What you will do
Reproduce each line exactly. Skip none.

Raw data
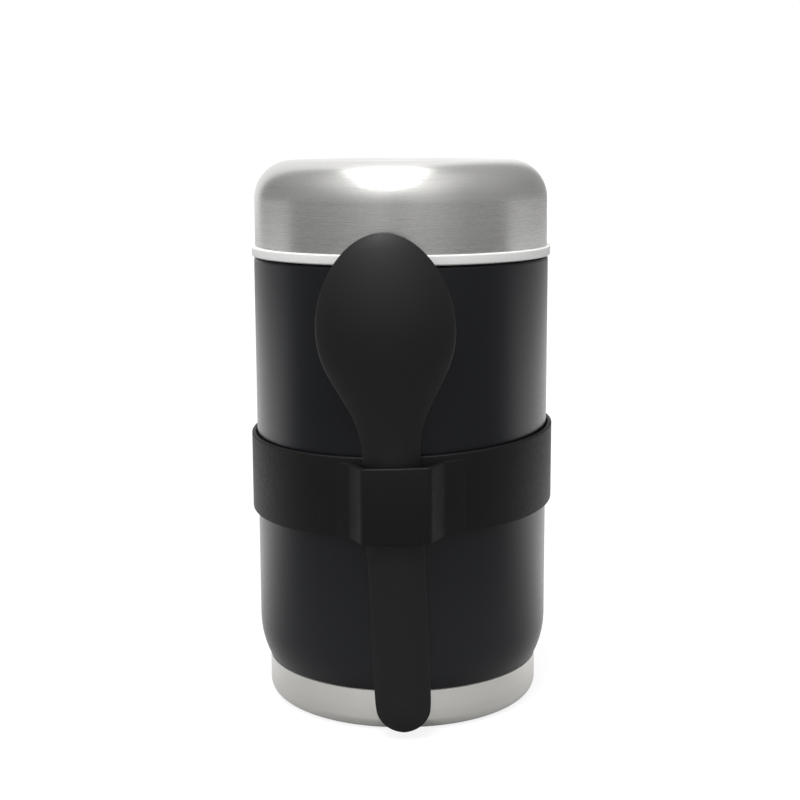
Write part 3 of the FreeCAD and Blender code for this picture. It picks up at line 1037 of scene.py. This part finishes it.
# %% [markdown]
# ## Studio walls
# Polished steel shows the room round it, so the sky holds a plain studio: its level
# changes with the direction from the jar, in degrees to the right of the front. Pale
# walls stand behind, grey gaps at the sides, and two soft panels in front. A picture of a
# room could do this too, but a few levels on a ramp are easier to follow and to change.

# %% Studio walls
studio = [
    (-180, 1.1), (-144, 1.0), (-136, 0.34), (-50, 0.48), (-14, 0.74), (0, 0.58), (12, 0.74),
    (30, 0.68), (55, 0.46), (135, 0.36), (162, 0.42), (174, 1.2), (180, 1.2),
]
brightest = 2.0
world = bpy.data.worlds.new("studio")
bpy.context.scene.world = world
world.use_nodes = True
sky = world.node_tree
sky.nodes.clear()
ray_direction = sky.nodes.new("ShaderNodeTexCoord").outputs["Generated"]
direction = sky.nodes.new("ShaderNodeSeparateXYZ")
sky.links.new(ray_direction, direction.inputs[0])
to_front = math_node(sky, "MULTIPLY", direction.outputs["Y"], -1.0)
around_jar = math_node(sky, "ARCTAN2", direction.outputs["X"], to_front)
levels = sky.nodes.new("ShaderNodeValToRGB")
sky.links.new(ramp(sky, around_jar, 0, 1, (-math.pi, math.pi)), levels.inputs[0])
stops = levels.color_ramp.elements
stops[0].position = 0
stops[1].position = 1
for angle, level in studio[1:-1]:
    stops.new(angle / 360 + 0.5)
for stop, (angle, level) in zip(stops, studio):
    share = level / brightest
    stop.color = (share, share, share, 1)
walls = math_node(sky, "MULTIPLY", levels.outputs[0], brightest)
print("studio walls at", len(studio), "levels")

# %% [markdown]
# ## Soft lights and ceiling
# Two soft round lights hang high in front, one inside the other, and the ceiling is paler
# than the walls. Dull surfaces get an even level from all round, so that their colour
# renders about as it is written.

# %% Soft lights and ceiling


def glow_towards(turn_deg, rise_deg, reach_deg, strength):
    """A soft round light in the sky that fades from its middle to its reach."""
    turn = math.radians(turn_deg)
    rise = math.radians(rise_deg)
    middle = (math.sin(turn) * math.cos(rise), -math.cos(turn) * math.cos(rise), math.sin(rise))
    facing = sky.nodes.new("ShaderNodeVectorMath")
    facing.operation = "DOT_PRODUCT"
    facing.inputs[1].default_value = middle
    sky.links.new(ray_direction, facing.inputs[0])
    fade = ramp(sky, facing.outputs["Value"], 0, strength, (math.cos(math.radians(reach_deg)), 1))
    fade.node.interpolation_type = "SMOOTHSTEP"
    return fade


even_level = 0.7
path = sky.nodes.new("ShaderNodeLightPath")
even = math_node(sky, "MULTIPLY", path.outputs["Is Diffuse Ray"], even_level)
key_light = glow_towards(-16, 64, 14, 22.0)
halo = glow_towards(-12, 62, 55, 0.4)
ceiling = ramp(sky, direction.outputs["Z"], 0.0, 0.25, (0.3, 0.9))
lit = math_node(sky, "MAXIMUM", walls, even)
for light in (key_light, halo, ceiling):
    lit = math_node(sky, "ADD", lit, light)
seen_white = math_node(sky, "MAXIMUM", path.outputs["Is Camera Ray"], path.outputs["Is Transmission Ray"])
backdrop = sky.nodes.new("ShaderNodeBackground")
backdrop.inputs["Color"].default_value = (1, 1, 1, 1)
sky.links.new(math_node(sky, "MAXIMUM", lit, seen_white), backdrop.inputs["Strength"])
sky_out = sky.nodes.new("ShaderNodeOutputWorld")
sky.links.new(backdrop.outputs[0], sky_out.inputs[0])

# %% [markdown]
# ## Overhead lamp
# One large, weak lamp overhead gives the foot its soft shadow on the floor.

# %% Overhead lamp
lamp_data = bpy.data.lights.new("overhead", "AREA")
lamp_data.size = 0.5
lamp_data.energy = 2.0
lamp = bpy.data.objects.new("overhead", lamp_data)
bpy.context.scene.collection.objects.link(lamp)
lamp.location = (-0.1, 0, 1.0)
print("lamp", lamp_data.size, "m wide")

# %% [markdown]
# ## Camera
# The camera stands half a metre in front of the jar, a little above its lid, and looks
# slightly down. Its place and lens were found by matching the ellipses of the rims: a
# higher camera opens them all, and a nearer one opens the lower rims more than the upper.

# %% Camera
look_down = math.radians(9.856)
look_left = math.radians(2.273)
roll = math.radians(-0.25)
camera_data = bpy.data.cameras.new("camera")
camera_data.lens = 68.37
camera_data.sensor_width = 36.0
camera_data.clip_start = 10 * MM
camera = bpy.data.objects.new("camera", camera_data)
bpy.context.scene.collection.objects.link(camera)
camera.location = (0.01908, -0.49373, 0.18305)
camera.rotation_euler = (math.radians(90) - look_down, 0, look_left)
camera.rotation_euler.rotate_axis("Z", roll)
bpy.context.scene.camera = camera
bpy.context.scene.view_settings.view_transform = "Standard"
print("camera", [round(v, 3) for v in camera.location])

Reply
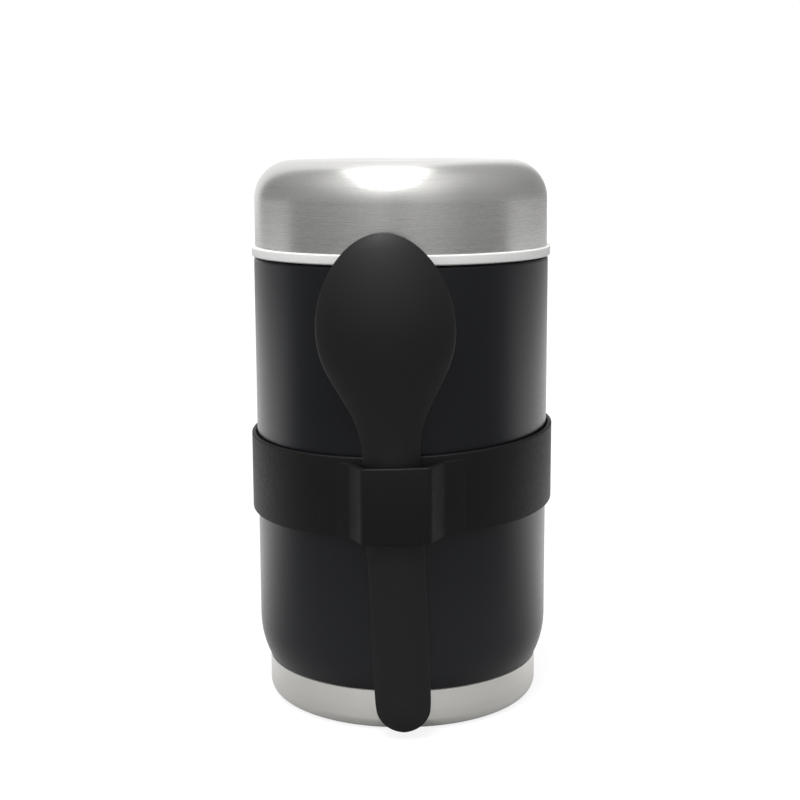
Write part 3 of the FreeCAD and Blender code for this picture. It picks up at line 1037 of scene.py. This part finishes it.
# %% [markdown]
# ## Studio walls
# Polished steel shows the room round it, so the sky holds a plain studio: its level
# changes with the direction from the jar, in degrees to the right of the front. Pale
# walls stand behind, grey gaps at the sides, and two soft panels in front. A picture of a
# room could do this too, but a few levels on a ramp are easier to follow and to change.

# %% Studio walls
studio = [
    (-180, 1.1), (-144, 1.0), (-136, 0.34), (-50, 0.48), (-14, 0.74), (0, 0.58), (12, 0.74),
    (30, 0.68), (55, 0.46), (135, 0.36), (162, 0.42), (174, 1.2), (180, 1.2),
]
brightest = 2.0
world = bpy.data.worlds.new("studio")
bpy.context.scene.world = world
world.use_nodes = True
sky = world.node_tree
sky.nodes.clear()
ray_direction = sky.nodes.new("ShaderNodeTexCoord").outputs["Generated"]
direction = sky.nodes.new("ShaderNodeSeparateXYZ")
sky.links.new(ray_direction, direction.inputs[0])
to_front = math_node(sky, "MULTIPLY", direction.outputs["Y"], -1.0)
around_jar = math_node(sky, "ARCTAN2", direction.outputs["X"], to_front)
levels = sky.nodes.new("ShaderNodeValToRGB")
sky.links.new(ramp(sky, around_jar, 0, 1, (-math.pi, math.pi)), levels.inputs[0])
stops = levels.color_ramp.elements
stops[0].position = 0
stops[1].position = 1
for angle, level in studio[1:-1]:
    stops.new(angle / 360 + 0.5)
for stop, (angle, level) in zip(stops, studio):
    share = level / brightest
    stop.color = (share, share, share, 1)
walls = math_node(sky, "MULTIPLY", levels.outputs[0], brightest)
print("studio walls at", len(studio), "levels")

# %% [markdown]
# ## Soft lights and ceiling
# Two soft round lights hang high in front, one inside the other, and the ceiling is paler
# than the walls. Dull surfaces get an even level from all round, so that their colour
# renders about as it is written.

# %% Soft lights and ceiling


def glow_towards(turn_deg, rise_deg, reach_deg, strength):
    """A soft round light in the sky that fades from its middle to its reach."""
    turn = math.radians(turn_deg)
    rise = math.radians(rise_deg)
    middle = (math.sin(turn) * math.cos(rise), -math.cos(turn) * math.cos(rise), math.sin(rise))
    facing = sky.nodes.new("ShaderNodeVectorMath")
    facing.operation = "DOT_PRODUCT"
    facing.inputs[1].default_value = middle
    sky.links.new(ray_direction, facing.inputs[0])
    fade = ramp(sky, facing.outputs["Value"], 0, strength, (math.cos(math.radians(reach_deg)), 1))
    fade.node.interpolation_type = "SMOOTHSTEP"
    return fade


even_level = 0.7
path = sky.nodes.new("ShaderNodeLightPath")
even = math_node(sky, "MULTIPLY", path.outputs["Is Diffuse Ray"], even_level)
key_light = glow_towards(-16, 64, 14, 22.0)
halo = glow_towards(-12, 62, 55, 0.4)
ceiling = ramp(sky, direction.outputs["Z"], 0.0, 0.25, (0.3, 0.9))
lit = math_node(sky, "MAXIMUM", walls, even)
for light in (key_light, halo, ceiling):
    lit = math_node(sky, "ADD", lit, light)
seen_white = math_node(sky, "MAXIMUM", path.outputs["Is Camera Ray"], path.outputs["Is Transmission Ray"])
backdrop = sky.nodes.new("ShaderNodeBackground")
backdrop.inputs["Color"].default_value = (1, 1, 1, 1)
sky.links.new(math_node(sky, "MAXIMUM", lit, seen_white), backdrop.inputs["Strength"])
sky_out = sky.nodes.new("ShaderNodeOutputWorld")
sky.links.new(backdrop.outputs[0], sky_out.inputs[0])

# %% [markdown]
# ## Overhead lamp
# One large, weak lamp overhead gives the foot its soft shadow on the floor.

# %% Overhead lamp
lamp_data = bpy.data.lights.new("overhead", "AREA")
lamp_data.size = 0.5
lamp_data.energy = 2.0
lamp = bpy.data.objects.new("overhead", lamp_data)
bpy.context.scene.collection.objects.link(lamp)
lamp.location = (-0.1, 0, 1.0)
print("lamp", lamp_data.size, "m wide")

# %% [markdown]
# ## Camera
# The camera stands half a metre in front of the jar, a little above its lid, and looks
# slightly down. Its place and lens were found by matching the ellipses of the rims: a
# higher camera opens them all, and a nearer one opens the lower rims more than the upper.

# %% Camera
look_down = math.radians(9.856)
look_left = math.radians(2.273)
roll = math.radians(-0.25)
camera_data = bpy.data.cameras.new("camera")
camera_data.lens = 68.37
camera_data.sensor_width = 36.0
camera_data.clip_start = 10 * MM
camera = bpy.data.objects.new("camera", camera_data)
bpy.context.scene.collection.objects.link(camera)
camera.location = (0.01908, -0.49373, 0.18305)
camera.rotation_euler = (math.radians(90) - look_down, 0, look_left)
camera.rotation_euler.rotate_axis("Z", roll)
bpy.context.scene.camera = camera
bpy.context.scene.view_settings.view_transform = "Standard"
print("camera", [round(v, 3) for v in camera.location])